Furthermore, there’s China, ominous with its veto at the UN Security Council, continuing to maintain its hypocritical position of nonintervention in the internal affairs of other countries. Recent frictions with African raw materials sellers has given the lie to that claim, unnoticed by the world media in the welter of dramatic events elsewhere. Beijing hardly looks more a Putin ally in any attempt of the Obama Administration in its search for “comprehensive solutions”, notorious whether in U.S. domestic health care or in international relations.

Finally, our metaphor dims. Can we be approaching a point the scientists tell us radiation from a black hole reaches a level at which it disappears? Alas! unlike the theories about space’s black holes, our earthbound example is certain to leave – even if it disappears – ugly debris. That, for example, would be a new body of jihadist terrorists recruited and trained as opposition to Basher al Assad’s crumbling dictatorship. They destabilize their own and other countries — a repeat of what happened when the U.S. and its allies successfully mobilized Islamicists to topple the Soviets in Afghanistan leading to the collapse of Communism. But that enormous victory left behind embittered veterans who followed the likes of Osama Bin Laden — and in some instances still fight on — for other goals.

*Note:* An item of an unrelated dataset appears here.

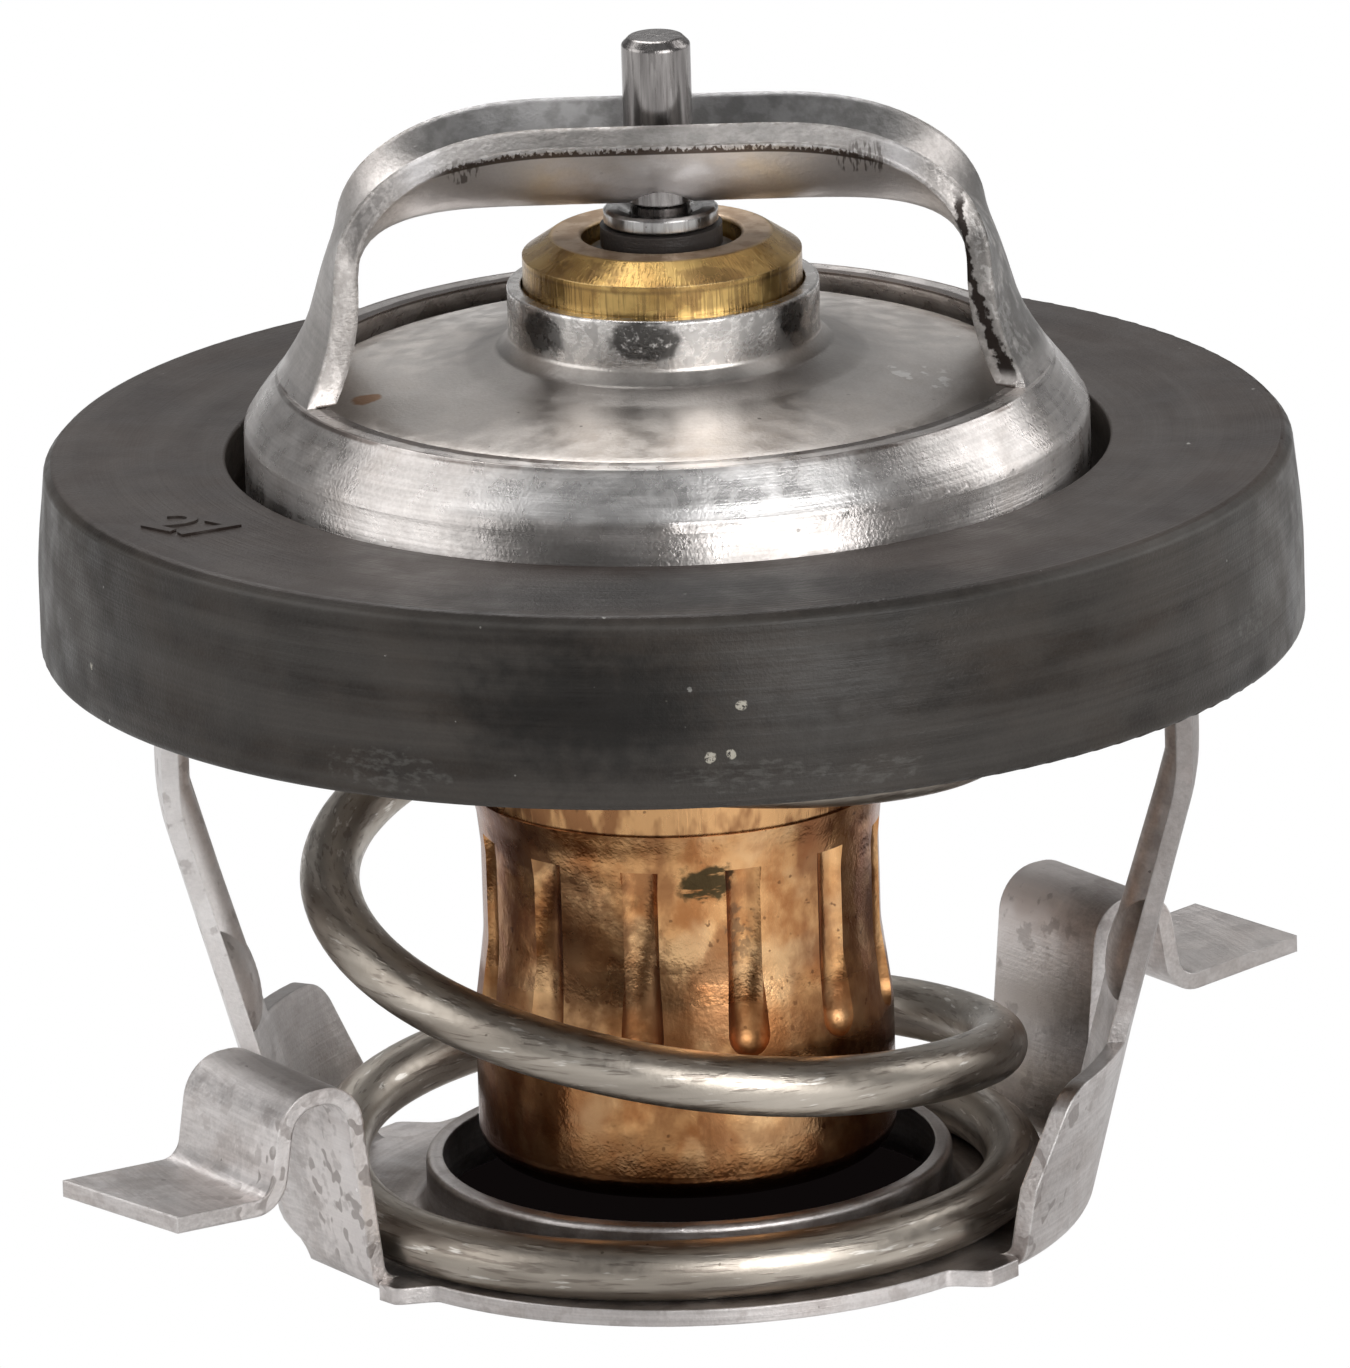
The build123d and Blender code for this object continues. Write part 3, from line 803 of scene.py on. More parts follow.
def flange_finish():
    f = sheet_metal("flange_steel", FLANGE_GREYS, roughness=0.30, anisotropy=0.80, edge_width=0.40,
                    edge_shine=0.30, edge_from=SEAT_TOP - 0.1)
    bridge = smooth(f.height, *BRIDGE_STARTS)
    torn = cloud(f, size=0.35, level=0.52, soft=0.05, stretch=(1.0, 0.5, 0.5))
    f.lay(both(f.edge, bridge, torn), 0.55, TORN_BROWN)
    axes = add(f.tree, "SeparateXYZ")
    feed(axes.inputs[0], f.place)
    x, y, z = axes.outputs
    sideways = unsigned(x)
    seat_lines(f)
    front = bridge_front(f, bridge, y, z, sideways)
    cut_faces(f, bridge, sideways)
    bridge_top(f, bridge, front)
    arms(f, bridge, x, y, z)
    skirt(f)
    f.roughen(bridge, 0.20)
    bump(f, smooth(f.height, SKIRT_LIP, SKIRT_BOTTOM), depth=SKIRT_BOW)
    return f.done()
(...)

By their very nature, spatial black holes do not directly emit any signals, or at least enough to know what is really going on inside them, the scientists tell us. That’s true of the Damascus regime, probably in deep disarray internally, perhaps as some have speculated entirely in the hands of its Persian aid-givers. So this geopolitical black hole is one we can only watch, hoping – or praying if you are of a mind – for the best.